Les marchés des futures, qui bénéficient actuellement d’une plus grande crédibilité que le président de la Fed, évaluaient vendredi (le 21 juin) la probabilité d’une réduction du taux directeur en juillet à 100 %, répartie en 3 chances sur 4 pour une baisse de 25 points de base et 1 chance sur 4 pour une réduction de 50 points de base. Jeudi, la ventilation de ces probabilités était encore respectivement de 2/3 et 1/3. Nous recommanderions cependant au banquier central « démonétisé » de ne pas y aller trop fort. Il donnerait encore plus l’impression d’être aux ordres de Trump et cette réduction drastique serait interprétée comme un signe de panique de sa part. Cette prise de position étonnante de Powell explique sans doute aussi le comportement étrange des taux d’intérêt à long terme américains au cours des derniers jours. En principe, une réduction du taux directeur fait remonter les taux d’intérêt à long terme. Cette fois, ce ne fut pas du tout le cas. Au contraire : le taux des obligations d’État américaines à 10 ans est même repassé quelques instants sous la barre symbolique de 2 %.

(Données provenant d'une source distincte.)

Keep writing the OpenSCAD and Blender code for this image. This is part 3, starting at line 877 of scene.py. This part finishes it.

Une réduction abrupte du taux directeur de 0,5 % indiquerait une détérioration des perspectives économiques par rapport au consensus actuel. Les investisseurs obligataires pourraient être amenés ainsi à revoir immédiatement à la baisse leurs attentes sur le plan des taux d’intérêt. Pour l’heure, cela ne s’impose pas encore. Il n’en reste pas moins que la dégradation des indicateurs conjoncturels des secteurs industriels, la baisse des attentes inflationnistes et le ralentissement économique global rendent fortement souhaitable une réduction de 25 points de base le 31 juillet.

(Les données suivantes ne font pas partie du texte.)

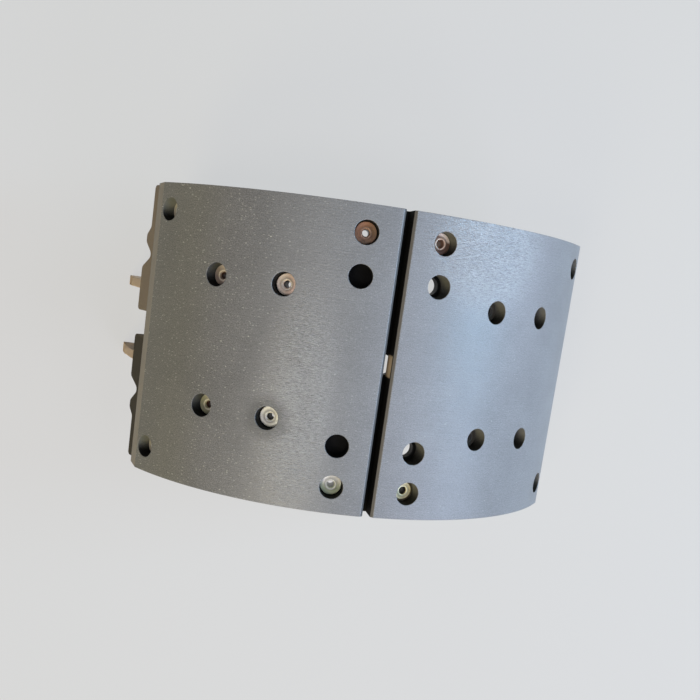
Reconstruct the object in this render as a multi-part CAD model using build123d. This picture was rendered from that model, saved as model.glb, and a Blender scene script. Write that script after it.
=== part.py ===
"""Drum brake shoe for a heavy vehicle: a cast shoe with two webs, two riveted lining blocks,
their tubular rivets and the pin that the return spring hooks on.

The shoe stands on the toes of its webs, with the linings on top. The drum's axis runs along Y,
the crown of the shoe points along +Z, the anchor end is at -X and the cam end at +X. The origin
is on the floor, midway between the toes and midway across the lining. Lengths are millimetres
and angles are degrees, measured at the drum's axis from the crown, positive towards the cam end.
"""
from build123d import *
from math import asin, atan2, cos, degrees, radians, sin, sqrt, tan
import os

# Drum and linings
drum_radius = 210.0          # working surface of the linings
lining_width = 220.0         # across the drum
lining_thickness = 16.0
block_gap = 5.6              # between the two blocks, below their chamfers
gap_chamfer = 2.0            # on the working edges that face the gap
lining_end_angle = 58.5      # foot of each block's outer end
taper_length = 18.5          # run-out at each block's outer end, along its slope
taper_angle = 23.0           # slope of the run-out

# Rivet pattern, the same on both blocks
column_pitch = 14.4          # angle between neighbouring columns of holes
first_column = 7.8           # angle of the column next to the gap
edge_inset = 19.5            # rows of the first and last columns, from the lining's side
middle_row = 47.8            # rows of the two columns between them
spare_row = 60.3             # rows of the open holes beside the gap

# Holes and rivets
counterbore_radius = 8.5
counterbore_depth = 10.9
shank_radius = 4.0
shank_clearance = 0.15       # radial, in the lining and in the table
head_clearance = 0.7            # round the head in its counterbore
head_height = 1.5            # at the middle of the head
head_edge_height = 0.9
bore_radius = 2.9
bore_lip_height = 0.3        # ring round the mouth of the bore
bore_lip_width = 0.9
clinch_radius = 5.8          # rolled end below the table
clinch_height = 1.6

# Shoe table
table_thickness = 7.0
table_edge_reach = 22.5      # beyond the foot of the lining, at the table's two edges
tongue_reach = 31.0          # tongue that runs out along each web
tongue_shelf = 10.7          # from the web's outer face to the tongue's outer side
waist_reach = 19.5           # shallow waist outside each tongue
waist_width = 4.0
waist_step = 10.0            # from the tongue's outer side to the middle of the waist
ear_reach = 28.0             # small ear between the waist and the table's edge
ear_width = 6.0
ear_slope = 6.0
ear_step = 13.0              # from the middle of the waist to the middle of the ear
notch_width = 20.0           # between the two tongues
notch_reach = 12.0
tongue_corner = 3.0
table_corner = 4.0
gap_hole_radius = 7.5        # opening in the table under the gap
spare_hole_radius = 6.5      # open table holes, in the cam end block only
spot_face_radius = 7.8
spot_face_depth = 0.3

# Webs
web_thickness = 8.0
web_row = 30.3               # middle of each web, from mid-width
web_depth = 51.0             # below the table
web_fillet = 5.0
web_edge_round = 1.5
toe_setback = 15.0           # outermost point of each toe, inside the drum's surface
toe_drop = 3.0               # soles of the toes below the drum's axis
toe_back_height = 30.0       # a point half way up each toe's back, above the axis
toe_back_setback = 5.2       # that point, inside the outermost one
toe_inner_step = 7.0         # inner end of the sole, beyond the web's inner edge
toe_shoulder_height = 44.0   # where a toe's front meets the web's inner edge

# Seats in the toes
anchor_seat_radius = 16.0
roller_seat_radius = 12.5
seat_setback = 43.5          # middle of both seats, inside the drum's surface

# Cross ribs, which tie the webs together under the table
cross_rib_angle = 43.8
cross_rib_thickness = 7.0
cross_rib_depth = 22.0

# Spring pin and spring holes
spring_pin_radius = 6.0
spring_pin_overhang = 9.0    # beyond each web
spring_pin_chamfer = 1.0
spring_axis_depth = 27.0     # of the pin and of the spring holes, below the table
spring_axis_angle = 72.0
spring_hole_radius = 6.0

# Worked out from the sizes above
table_radius = drum_radius - lining_thickness
underside_radius = table_radius - table_thickness
web_inner_radius = underside_radius - web_depth
table_width = lining_width   # the table is flush with the linings
edge_row = lining_width / 2 - edge_inset
head_radius = counterbore_radius - head_clearance
tongue_outer_row = web_row + web_thickness / 2 + tongue_shelf
waist_row = tongue_outer_row + waist_step
ear_row = waist_row + ear_step
toe_reach = drum_radius - toe_setback
toe_back_reach = toe_reach - toe_back_setback
toe_inner_reach = web_inner_radius + toe_inner_step
seat_reach = drum_radius - seat_setback
spring_axis_radius = underside_radius - spring_axis_depth
block_foot_angle = degrees(asin(block_gap / 2 / drum_radius))
counterbore_floor = drum_radius - counterbore_depth
spot_face_floor = underside_radius + spot_face_depth
columns = [first_column + i * column_pitch for i in range(4)]
rivet_places = list(zip(columns, (edge_row, middle_row, middle_row, edge_row)))
rows = (1, -1)
anchor_end = -1
cam_end = 1
axis_height = toe_drop       # the drum's axis above the floor
drum_axis = Axis((0, 0, axis_height), (0, 1, 0))
margin = 1.0                 # by which cutting tools overrun the material
through_table = (underside_radius - margin, table_radius + margin)


def polar(radius, angle, row=0.0):
    """The point at a radius and angle about the drum's axis."""
    return Vector(radius * sin(radians(angle)), row, axis_height + radius * cos(radians(angle)))


def radial_plane(radius, angle, row=0.0):
    """A plane square to the radius at an angle: z points outwards and y along the drum's axis."""
    outwards = (sin(radians(angle)), 0, cos(radians(angle)))
    along = (cos(radians(angle)), 0, -sin(radians(angle)))
    return Plane(origin=polar(radius, angle, row), x_dir=along, z_dir=outwards)


def arc(radius, start, end):
    """The arc about the drum's axis from one angle to another, at mid-width."""
    return ThreePointArc(polar(radius, start), polar(radius, (start + end) / 2), polar(radius, end))


def radial_hole(radius, angle, row, inner, outer):
    """A round cutter along a radius, between two distances from the drum's axis."""
    cutter = Cylinder(radius, outer - inner, align=(Align.CENTER, Align.CENTER, Align.MIN))
    return radial_plane(inner, angle, row) * cutter


# --- linings ---------------------------------------------------------------------------------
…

Un jour parfait n’est pas synonyme de semaine parfaite, encore moins de mois ou d’année sans nuages. Les baisses de taux fêtées en Bourse traduisent un ralentissement économique. Mais le marché de l’emploi dans le monde occidental (et certainement aux États-Unis) reste assez fort pour épargner à l’économie une récession généralisée. Qui plus est, l’assombrissement des conditions et des perspectives économiques s’explique en partie par le risque d’une guerre commerciale féroce entre les États-Unis et la Chine. On peut estimer cependant que ce danger sera écarté dès que l’économie menacera de tomber réellement en récession. Le président américain n’acceptera jamais en effet que la situation économique mette en péril ses chances de réélection.